Todo caballero español, andante, debía ser imparcial, prudentísimo espectador católico, pues se topaba con gentes de toda laya, de variopinta vestimenta y moral y de lenguas capaces de hacer del medio día linda noche oscura sanjuanina; tan errabunda vida, así, estercoló la cortesía, la alimentó, avezó al dinámico caudillo eclesiástico al “besamanos”, a “besar los pies”, costumbres arábigas, según refiere Américo Castro. El hombre que besa la mano recibe, sin sentirlo, un beso en la frente, y así ve celebrada su mentalidad, y el hombre que besa los pies recibe un espaldarazo, golpe que hace nacer alas de ángel.
El caballero andante, que bregaba contra moros y judíos, que una vez convertidos se hacían amigos de la Iglesia, aprendió a celebrar con el “olé”, “wa-I-lah” o “por Dios” de los árabes, al torero, al héroe, a todo gallardo demostrador de los valores clericales, que hemos dicho eran y son el humanismo y el estoicismo. Unos versos del Duque de Rivas, unos de su poema “Un castellano leal”, aderezan nuestra lírica diciendo:
“Vuestro soy, vuestra mi casa,
de mí disponed y de ella,
pero no toquéis mi honra
y respetad mi consciencia”.
Árabe es la costumbre de decir “ésta es su casa”, recordemos. Los árabes, afirma Asín Palacios, bien veían poseer un alma ancha y una casa angosta, o por mejor decir, afanaban tener angustiados los apetitos y abiertas las arcas de la liberalidad. Tan magnas costumbres, aprendidas de los místicos árabes, fueron adoptadas por el caballero andante español, que vio en ellas instrumento metafórico, mental, para afianzar su cristiandad, pues andando por el mundo, ora en chozas o en ríos, ora en mares o en montañas, tenía que avenirse al ahorro, casi al ascetismo. ¿Podían unos glotones desaforados conquistar elevados continentes, islas ennegrecidas de tiempo, psiques duras como piedra y llanos de fuego?

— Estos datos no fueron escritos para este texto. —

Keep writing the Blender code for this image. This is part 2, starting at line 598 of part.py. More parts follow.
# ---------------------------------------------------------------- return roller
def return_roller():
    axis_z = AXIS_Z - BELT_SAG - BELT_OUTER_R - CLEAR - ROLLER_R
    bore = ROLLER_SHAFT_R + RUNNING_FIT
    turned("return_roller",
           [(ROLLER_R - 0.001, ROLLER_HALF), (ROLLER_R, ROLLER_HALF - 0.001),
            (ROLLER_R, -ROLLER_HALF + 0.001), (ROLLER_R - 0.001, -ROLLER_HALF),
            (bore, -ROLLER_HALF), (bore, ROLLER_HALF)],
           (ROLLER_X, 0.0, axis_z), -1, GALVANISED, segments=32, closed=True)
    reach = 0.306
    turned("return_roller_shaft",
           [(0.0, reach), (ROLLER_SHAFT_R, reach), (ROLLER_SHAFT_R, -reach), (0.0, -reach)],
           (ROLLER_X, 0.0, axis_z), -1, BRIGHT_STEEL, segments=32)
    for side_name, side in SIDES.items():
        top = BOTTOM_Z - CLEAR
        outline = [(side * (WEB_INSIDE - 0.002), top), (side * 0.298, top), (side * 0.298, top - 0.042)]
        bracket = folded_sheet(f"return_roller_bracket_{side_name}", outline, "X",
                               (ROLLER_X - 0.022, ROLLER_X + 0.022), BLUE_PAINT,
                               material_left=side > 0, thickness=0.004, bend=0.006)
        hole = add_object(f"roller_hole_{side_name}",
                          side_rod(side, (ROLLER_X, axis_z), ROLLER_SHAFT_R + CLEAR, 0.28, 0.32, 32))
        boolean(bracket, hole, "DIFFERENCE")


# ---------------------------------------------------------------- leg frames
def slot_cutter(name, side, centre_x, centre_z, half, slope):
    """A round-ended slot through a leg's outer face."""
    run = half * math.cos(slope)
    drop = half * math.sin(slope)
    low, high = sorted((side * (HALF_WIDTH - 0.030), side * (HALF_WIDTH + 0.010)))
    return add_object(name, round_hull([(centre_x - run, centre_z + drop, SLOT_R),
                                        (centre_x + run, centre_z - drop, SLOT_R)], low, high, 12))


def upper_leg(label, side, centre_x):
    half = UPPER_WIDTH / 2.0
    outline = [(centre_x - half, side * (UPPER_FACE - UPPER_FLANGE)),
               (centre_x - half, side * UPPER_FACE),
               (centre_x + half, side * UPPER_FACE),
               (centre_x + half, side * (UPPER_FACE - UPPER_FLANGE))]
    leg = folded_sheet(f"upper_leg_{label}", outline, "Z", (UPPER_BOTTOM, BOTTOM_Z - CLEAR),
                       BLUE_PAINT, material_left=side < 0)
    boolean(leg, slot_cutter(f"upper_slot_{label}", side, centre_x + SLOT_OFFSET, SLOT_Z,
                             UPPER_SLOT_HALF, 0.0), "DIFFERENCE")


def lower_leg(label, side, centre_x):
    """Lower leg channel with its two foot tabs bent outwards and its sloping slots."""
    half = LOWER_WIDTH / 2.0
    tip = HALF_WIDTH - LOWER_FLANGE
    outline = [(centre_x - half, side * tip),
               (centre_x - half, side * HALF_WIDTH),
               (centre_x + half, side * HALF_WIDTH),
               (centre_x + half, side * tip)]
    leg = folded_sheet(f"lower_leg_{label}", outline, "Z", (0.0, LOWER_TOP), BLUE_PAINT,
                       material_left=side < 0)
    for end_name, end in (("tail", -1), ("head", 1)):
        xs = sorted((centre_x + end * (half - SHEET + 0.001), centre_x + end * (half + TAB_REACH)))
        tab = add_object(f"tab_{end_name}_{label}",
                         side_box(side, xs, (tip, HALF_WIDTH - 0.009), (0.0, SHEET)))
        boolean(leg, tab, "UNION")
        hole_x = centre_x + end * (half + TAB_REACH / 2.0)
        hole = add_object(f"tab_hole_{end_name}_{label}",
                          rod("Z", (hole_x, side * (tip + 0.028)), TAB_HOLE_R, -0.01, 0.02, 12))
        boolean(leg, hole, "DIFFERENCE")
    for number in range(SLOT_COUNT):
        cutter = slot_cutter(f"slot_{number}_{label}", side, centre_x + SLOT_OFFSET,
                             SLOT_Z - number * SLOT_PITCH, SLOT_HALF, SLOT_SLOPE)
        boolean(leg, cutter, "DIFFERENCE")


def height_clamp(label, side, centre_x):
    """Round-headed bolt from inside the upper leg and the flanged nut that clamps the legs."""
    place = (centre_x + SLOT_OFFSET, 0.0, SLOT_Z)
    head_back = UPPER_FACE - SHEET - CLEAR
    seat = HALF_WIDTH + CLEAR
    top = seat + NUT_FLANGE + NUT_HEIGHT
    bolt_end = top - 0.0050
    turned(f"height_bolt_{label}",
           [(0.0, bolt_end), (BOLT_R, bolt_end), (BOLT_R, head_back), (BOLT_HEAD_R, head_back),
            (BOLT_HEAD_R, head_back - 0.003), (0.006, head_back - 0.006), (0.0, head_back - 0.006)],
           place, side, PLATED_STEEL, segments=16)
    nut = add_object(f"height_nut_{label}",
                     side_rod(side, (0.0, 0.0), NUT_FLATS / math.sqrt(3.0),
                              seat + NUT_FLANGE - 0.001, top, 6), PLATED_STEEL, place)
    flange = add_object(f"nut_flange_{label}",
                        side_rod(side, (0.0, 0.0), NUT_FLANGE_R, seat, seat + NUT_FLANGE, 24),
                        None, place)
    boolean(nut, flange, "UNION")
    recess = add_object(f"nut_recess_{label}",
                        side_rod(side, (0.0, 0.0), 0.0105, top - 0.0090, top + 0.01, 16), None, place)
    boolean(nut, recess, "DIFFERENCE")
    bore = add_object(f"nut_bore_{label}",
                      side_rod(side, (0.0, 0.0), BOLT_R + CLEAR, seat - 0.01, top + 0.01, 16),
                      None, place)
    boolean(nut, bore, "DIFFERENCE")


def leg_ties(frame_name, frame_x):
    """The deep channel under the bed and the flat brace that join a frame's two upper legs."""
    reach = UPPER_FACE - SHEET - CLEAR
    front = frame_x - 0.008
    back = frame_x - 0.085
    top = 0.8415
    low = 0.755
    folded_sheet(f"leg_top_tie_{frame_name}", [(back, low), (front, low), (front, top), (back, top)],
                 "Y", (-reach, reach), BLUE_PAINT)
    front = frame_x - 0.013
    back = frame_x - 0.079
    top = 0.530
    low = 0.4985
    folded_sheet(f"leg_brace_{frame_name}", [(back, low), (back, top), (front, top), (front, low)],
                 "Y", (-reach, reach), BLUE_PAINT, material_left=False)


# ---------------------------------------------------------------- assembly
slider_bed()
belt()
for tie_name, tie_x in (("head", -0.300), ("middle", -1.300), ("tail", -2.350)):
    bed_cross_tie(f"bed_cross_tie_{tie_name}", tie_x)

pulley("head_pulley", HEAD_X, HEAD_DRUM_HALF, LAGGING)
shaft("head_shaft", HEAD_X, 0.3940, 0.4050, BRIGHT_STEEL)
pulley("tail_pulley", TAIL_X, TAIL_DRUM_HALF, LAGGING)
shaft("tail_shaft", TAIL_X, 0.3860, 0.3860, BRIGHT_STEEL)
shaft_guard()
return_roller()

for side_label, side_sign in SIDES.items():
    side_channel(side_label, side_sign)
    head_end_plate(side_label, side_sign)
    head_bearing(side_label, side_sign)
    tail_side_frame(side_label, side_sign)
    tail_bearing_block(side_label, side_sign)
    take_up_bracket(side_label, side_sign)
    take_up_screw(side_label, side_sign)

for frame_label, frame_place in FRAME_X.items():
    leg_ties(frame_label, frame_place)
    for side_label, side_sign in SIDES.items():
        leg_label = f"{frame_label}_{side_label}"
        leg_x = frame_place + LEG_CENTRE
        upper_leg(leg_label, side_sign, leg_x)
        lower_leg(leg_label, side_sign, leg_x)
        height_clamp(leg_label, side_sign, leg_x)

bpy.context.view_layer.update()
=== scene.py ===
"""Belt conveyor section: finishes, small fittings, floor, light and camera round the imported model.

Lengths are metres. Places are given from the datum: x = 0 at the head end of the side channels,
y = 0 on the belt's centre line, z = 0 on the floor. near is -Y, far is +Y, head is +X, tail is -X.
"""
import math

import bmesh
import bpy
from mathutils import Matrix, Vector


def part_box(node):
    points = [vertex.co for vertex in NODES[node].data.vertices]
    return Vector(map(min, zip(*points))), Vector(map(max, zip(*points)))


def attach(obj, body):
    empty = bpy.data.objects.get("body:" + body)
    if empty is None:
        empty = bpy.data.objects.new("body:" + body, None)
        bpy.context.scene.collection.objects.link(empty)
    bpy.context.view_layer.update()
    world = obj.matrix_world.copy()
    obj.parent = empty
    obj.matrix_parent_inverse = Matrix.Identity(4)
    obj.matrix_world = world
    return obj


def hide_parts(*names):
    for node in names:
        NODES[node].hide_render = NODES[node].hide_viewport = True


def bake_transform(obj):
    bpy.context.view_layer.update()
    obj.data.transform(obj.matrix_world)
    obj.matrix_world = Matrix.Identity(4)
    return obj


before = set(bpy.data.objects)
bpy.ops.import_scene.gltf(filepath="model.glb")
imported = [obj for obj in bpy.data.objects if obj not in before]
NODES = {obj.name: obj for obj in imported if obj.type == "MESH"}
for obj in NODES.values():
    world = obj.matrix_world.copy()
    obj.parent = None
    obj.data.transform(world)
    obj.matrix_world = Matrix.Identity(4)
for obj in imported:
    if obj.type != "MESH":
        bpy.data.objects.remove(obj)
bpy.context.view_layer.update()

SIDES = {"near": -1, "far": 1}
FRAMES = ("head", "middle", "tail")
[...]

Al caballero andante cualquiera cosa le bastaba, cualquier zaquizamí o venta le parecía, como al Quijote, fortaleza o castillo. Todo lo podía nuestro viejo caballero con su honra, con la consciencia limpia, sabiendo que había obligado al enemigo, con buenas razones o a golpe de espada, a confesar la belleza de su sin par Hispania.
Cuando la tarde oscurece y empiezo a soñar veo cómo los nuevos caballeros andantes, que es decir los nuevos cultores de nuestras más preciosas armas en América, nuestras letras, en su guapeza varonil, en tierras nunca vistas, whitmanianas o quechuas, tierras que presumen haber vencido a España, ponen sello de grandeza a sus triunfos repitiendo lo que el Quijote, al sobreponerse al Caballero de los Espejos, dijo: “También habéis de confesar y creer –añadió don Quijote– que aquel caballero que vencistes no fue ni pudo ser don Quijote de la Mancha, sino otro que se le parecía, como yo confieso y creo que vos, aunque parecéis el bachiller Sansón Carrasco, no lo sois, sino otro que le parece y que en su figura aquí me le han puesto mis enemigos, para que detenga y temple el ímpetu de mi cólera y para que use blandamente de la gloria del vencimiento”.
Creen muchos pueblos rebeldes, pueblos que prefieren leer a Shakespeare que a Lope, a Whitman que a León Felipe, que han luchado contra Hispania y que la han vencido, mas yerran con singular y bachillerada inocencia. Negar la paternidad es, sobre todo, exaltar la paternidad, es declarar que el padre ha logrado engendrar hijos capaces de andar solos. García Morente, apuntando sus “Ideas para una filosofía de la historia de España”, ha dicho: “La hispanidad no es la lengua; las naciones hispánicas no son hispánicas porque hablan la lengua española, sino al revés, hablan la lengua española porque son hispánicas”. ¿Adónde huyes, tránsfuga? ¿Recordáis, hijo, el soneto “A Roma, sepultada en sus ruinas”, de Quevedo, tu abuelo? Yo os refrescaré el magín…
“Buscas en Roma a Roma, ¡oh peregrino!,
Y en Roma misma a Roma no la hallas:
Cadáver son las que ostentó murallas,
Y tumba de sí propio el Aventino”.
¡Bien que quieran los hijos de España ser hijos de sus obras, hacer sus propias correrías y romerías! ¡Mal que quieran ser caballeros andantes negando su Derecho Romano, su Filosofía Cristiana y la Historia de España! Los pueblos hispanoamericanos todavía son como la Mancha, lugares provincianos donde hidalgos soñadores están soñando aventuras y que ganan reinos y altas princesas que luego regalarán, para no perder el estoicismo ni la gana de salir a buscar altas caballerías, a sus fieles escuderos. Es caballero andante quien posee el bien supremo de ganar, como el Quijote, para regalar.